Afghanistan is of no consequence today except to underline the fact that much of the world is happy under dictators and does not long for democracy as we like to believe, we being Anglo-sphere liberal societies. Leave them to it and above all, don’t import any more into the western world. Tomorrow this becomes an Indian and Chinese problem.
The Chinese are certainly concerned about Islamic terrorism being exported from there. That’s why they’ve closed the border to the Wakhan Corridor – originally created to separate Russian and British Empires – and are ethnically cleansing the Uyghurs in neighbouring Xinjiang province.
Probably more a problem for Pakistan given Afghan governments since the 70’s haven’t recognised the Durand Line as the border with Pakistan.
Barry, do you have a link to the IWM articles?
Apologies for the delay and a misleading reference. The images are sourced from amongst others the I.W.M.; however, the website I should have pointed towards is this one: The National Army Museum website.
https://www.nam.ac.uk/explore/second-afghan-war
I just followed the many links they provide. A fascinating story in no need of the Hollywood treatment. There’s a lovely photograph of some hill tribesmen ‘and British officer’ who it is well neigh impossible to identify with certainty among the group.

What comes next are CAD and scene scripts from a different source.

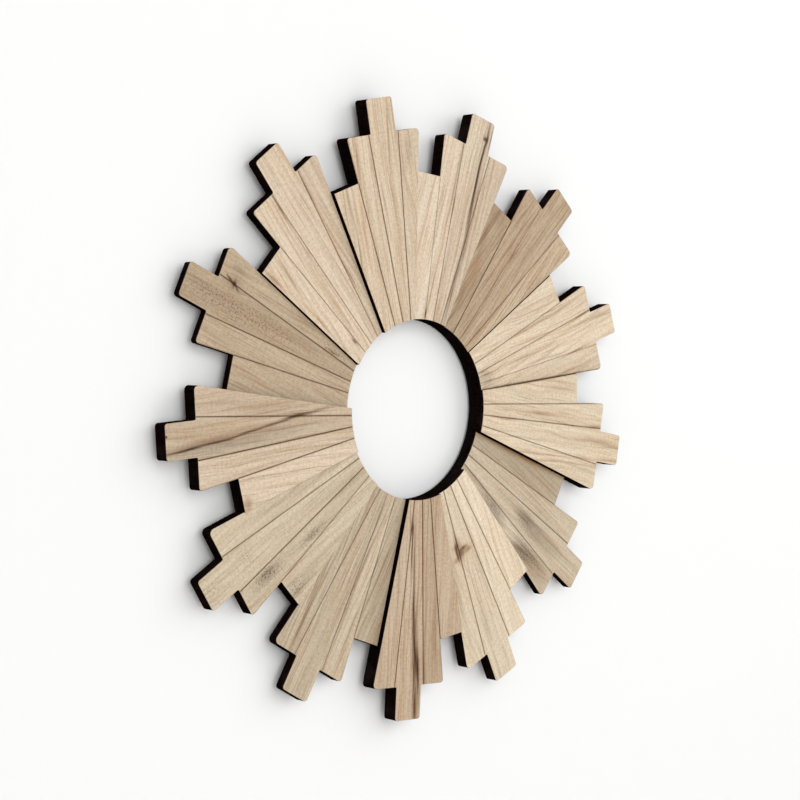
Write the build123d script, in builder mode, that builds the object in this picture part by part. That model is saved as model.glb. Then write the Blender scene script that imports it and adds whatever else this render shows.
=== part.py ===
"""Wooden sunburst wall piece: thirteen stepped rays on a hidden backing ring, round an open centre.

Frame: millimetres, +Z up, the front faces -Y. The origin is the centre of the round opening, on the
wall that the bumpers rest against. Angles are in degrees, clockwise from straight up as seen from the front.
"""

import os
from math import cos, radians, sin, sqrt

from build123d import *

os.makedirs("parts", exist_ok=True)

# ---- driving dimensions ------------------------------------------------------------------------------

RAYS = 13
PITCH = 360 / RAYS
FIRST_AXIS = -10.45  # where the first ray's long tip points

# The finished thickness of each ray, board and veneer together, clockwise from the first one.
RAY_THICKNESS = (16.0, 14.0, 12.5, 14.0, 15.5, 8.5, 13.5, 16.0, 10.5, 12.5, 15.0, 8.0, 11.5)
VENEER = 0.8

OPENING_RADIUS = 89.0
JOINT_GAP = 0.2  # between neighbouring rays

# Each ray has four steps: short, medium, long and medium again. A scored line marks each change.
# The lines pass a little to one side of the centre, so the rays turn about the opening like a pinwheel.
# A line is an angle from the ray's axis and a distance from the centre, both clockwise when positive.
SIDE_LINE = (-16.0, -8.4)  # the ray's first side, and one pitch further on its last
SHORT_LINE = (-8.8, -5.3)  # between the short and medium steps
LONG_FIRST_LINE = (-3.7, -2.1)
LONG_LAST_LINE = (5.1, -5.0)
TIP_FIRST_SIDE = (0.0, -16.8)
TIP_LAST_SIDE = (0.0, 16.2)

# How far each step reaches from the centre, measured square to its end.
SHORT_END_TURN = -10.4  # the short step's end is square to this angle from the ray's axis
SHORT_REACH = 231.6
MEDIUM_REACH = 271.4
LONG_REACH = 304.8

FIRST_MEDIUM_CORNER = 3.0
LAST_MEDIUM_CORNER = 4.5
LONG_CORNER = 3.0
NOTCH_CORNER = 1.6
FACE_EASING = 0.15  # the tiny bevel round a veneer's face

SCORE_WIDTH = 0.8
SCORE_DEPTH = 0.45
SCORE_STOP = 0.6  # how far each cut stops before the step's end

RING_THICKNESS = 5.5
RING_OUTER_RADIUS = 200.0

SCREW_RADII = (112.0, 178.0)  # where a ray's two screws stand, from the centre
SCREW_TURN = -4.5  # and their angle from the ray's axis
SCREW_SHANK = 3.5  # diameter
SCREW_HEAD = 7.0  # diameter
SCREW_LENGTH = 10.0
SCREW_POINT = 2.0
HEAD_SUNK = 0.2
CLEARANCE_HOLE = 4.0  # diameter
COUNTERSINK = 90
PILOT_DEPTH = 5.0
CROSS_LENGTH = 3.6
CROSS_WIDTH = 0.8
CROSS_DEPTH = 1.2

HANGER_HEIGHT = 162.0  # the hanger's toothed lower edge, above the centre
HANGER_LENGTH = 58.0
HANGER_WIDTH = 13.0
HANGER_SHEET = 0.9
HANGER_BRIDGE = 38.0  # the raised length that the teeth are in
HANGER_SLOPE = 2.0  # the length of each bend, at the bridge's ends
HANGER_RISE = 1.3
TEETH = 9
TOOTH_PITCH = 3.6
TOOTH_DEPTH = 2.4
HANGER_SCREW_SPACING = 50.0
HANGER_SCREW_SHANK = 2.8  # diameter
HANGER_SCREW_HEAD = 5.6  # diameter
HANGER_SCREW_HEAD_HEIGHT = 1.6
HANGER_SCREW_LENGTH = 4.5  # under the head

BUMPER_RADIUS = 9.0
BUMPER_THICKNESS = 3.0
BUMPER_EDGE = 1.2  # the rounding of a bumper's rim
BUMPER_CIRCLE = 145.0
BUMPERS = 4

RING_BACK = Plane.front.offset(BUMPER_THICKNESS)  # drawn from the front, and built forwards
RAY_BACK = RING_BACK.offset(RING_THICKNESS)
BEHIND_RING = Plane.back.offset(-BUMPER_THICKNESS)  # drawn from behind, and built towards the wall


# ---- the outline that a ray's board and veneer share --------------------------------------------------


def direction(angle):
    return Vector(sin(radians(angle)), cos(radians(angle)))


def turned(line, angle, shift=0.0):
    """A line turned about the centre, and moved clockwise."""
    return line[0] + angle, line[1] + shift


def line_point(line, distance):
    """The point of a line at a distance from where it passes nearest to the centre."""
    angle, offset = line
    return direction(angle + 90) * offset + direction(angle) * distance


def to_radius(line, radius):
    """How far along a line it meets a circle round the centre."""
    return sqrt(radius**2 - line[1] ** 2)


def to_end(line, square_to, reach):
    """How far along a line it meets a step's end, which is square to the direction `square_to`."""
    angle, offset = line
    turn = radians(square_to - angle)
    return (reach - offset * sin(turn)) / cos(turn)


def step_corner(line, square_to, reach):
    return line_point(line, to_end(line, square_to, reach))


def ray_corners(axis):
    """The corners of the ray that points in the direction `axis`, clockwise from its inner end."""
    first_side = turned(SIDE_LINE, axis, JOINT_GAP / 2)
    last_side = turned(SIDE_LINE, axis + PITCH, -JOINT_GAP / 2)
    short_line = turned(SHORT_LINE, axis)
    tip_first = turned(TIP_FIRST_SIDE, axis)
    tip_last = turned(TIP_LAST_SIDE, axis)
    short_end = axis + SHORT_END_TURN
    return {
        "inner_first": line_point(first_side, to_radius(first_side, OPENING_RADIUS)),
        "short_first": step_corner(first_side, short_end, SHORT_REACH),
        "short_last": step_corner(short_line, short_end, SHORT_REACH),
        "medium_first": step_corner(short_line, axis, MEDIUM_REACH),
        "notch_first": step_corner(tip_first, axis, MEDIUM_REACH),
        "tip_first": step_corner(tip_first, axis, LONG_REACH),
        "tip_last": step_corner(tip_last, axis, LONG_REACH),
        "notch_last": step_corner(tip_last, axis, MEDIUM_REACH),
        "medium_last": step_corner(last_side, axis, MEDIUM_REACH),
        "inner_last": line_point(last_side, to_radius(last_side, OPENING_RADIUS)),
    }


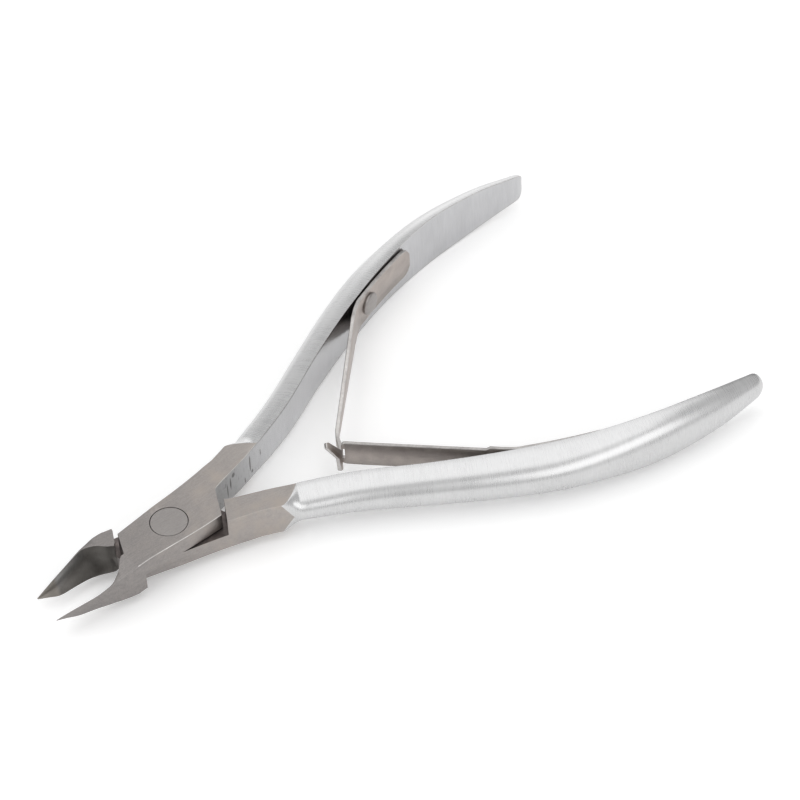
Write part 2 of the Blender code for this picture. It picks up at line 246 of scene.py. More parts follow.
def innerSteel():
    # flat inner faces: finer, shinier, with file marks near the joint and a painted shade band under the top
    # edge
    material, tools, shader = startMaterial("innerSteel")
    grain = along(tools)
    lines = grain.scaled(3.0, 0.25, 0).noise(1.0, 4.0, 0.7)
    spot = place(tools)
    cloud = spot.noise(0.18, 2.0, 0.5)
    ragged = spot.noise(2.5, 3.0, 0.7)
    east = eastOf(spot)
    height = spot.make("ShaderNodeSeparateXYZ", {}, {"Vector": spot}, 2)
    root = east.between(21.0, 9.0)
    marks = grain.scaled(3.2, 0.5, 0).noise(1.0, 3.0, 0.65).between(0.56, 0.7) * root * 0.7
    for x, z, halfWidth, halfLength in innerLook["scratches"]:
        acrossIt, alongIt = (east - x) * (1 / halfWidth), (height - z) * (1 / halfLength)
        reach = acrossIt * acrossIt + alongIt * alongIt + (ragged - 0.5) * 1.6
        marks = marks + reach.between(1.3, 0.5) * 0.8
    # painted shade: a dark band just under the inner face's top edge, in the same dark colour as the marks
    underEdge = east * innerLook["widening"] + innerLook["halfWidthAtJoint"] - height
    creaseShade = underEdge.between(0.4, 0.1) * east.between(15.0, 20.0) * east.between(52.0, 38.0)
    shade = (lines - 0.5) * 1.2 + (cloud - 0.5) * 0.8 + 0.55 - creaseShade * 0.6
    colour = shade.blend(innerLook["dark"], innerLook["light"])
    colour = (creaseShade * (ragged * 0.5 + 0.45)).blend(colour, innerLook["markAndCreaseShade"])
    colour = (root * (ragged * 0.5 + 0.6)).blend(colour, innerLook["root"])
    colour = marks.blend(colour, innerLook["markAndCreaseShade"])
    rough = innerLook["rough"] + (lines - 0.5) * 0.12 + root * 0.16 + marks * 0.15
    finishMaterial(tools, shader, colour, rough, lines - marks * 0.5, innerLook["bump"])
    return material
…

These – on all sides – were frequently admirable men.
Goes to show that the ANA ran and didn’t even bother to destroy the aircraft the US gave them. I feel sorry for the Afghan civilians but after 17+ years, many thousands of American and allied troops killed, wounded and well over a trillion dollars spent there is nothing more the West can do. I hope we learn a valuable lesson from this and never again try to nation build again or occupy a country that doesn’t want our help. Unfortunately we never seem to learn from history….
A bit late on the destruction. Should have happened as troops were leaving.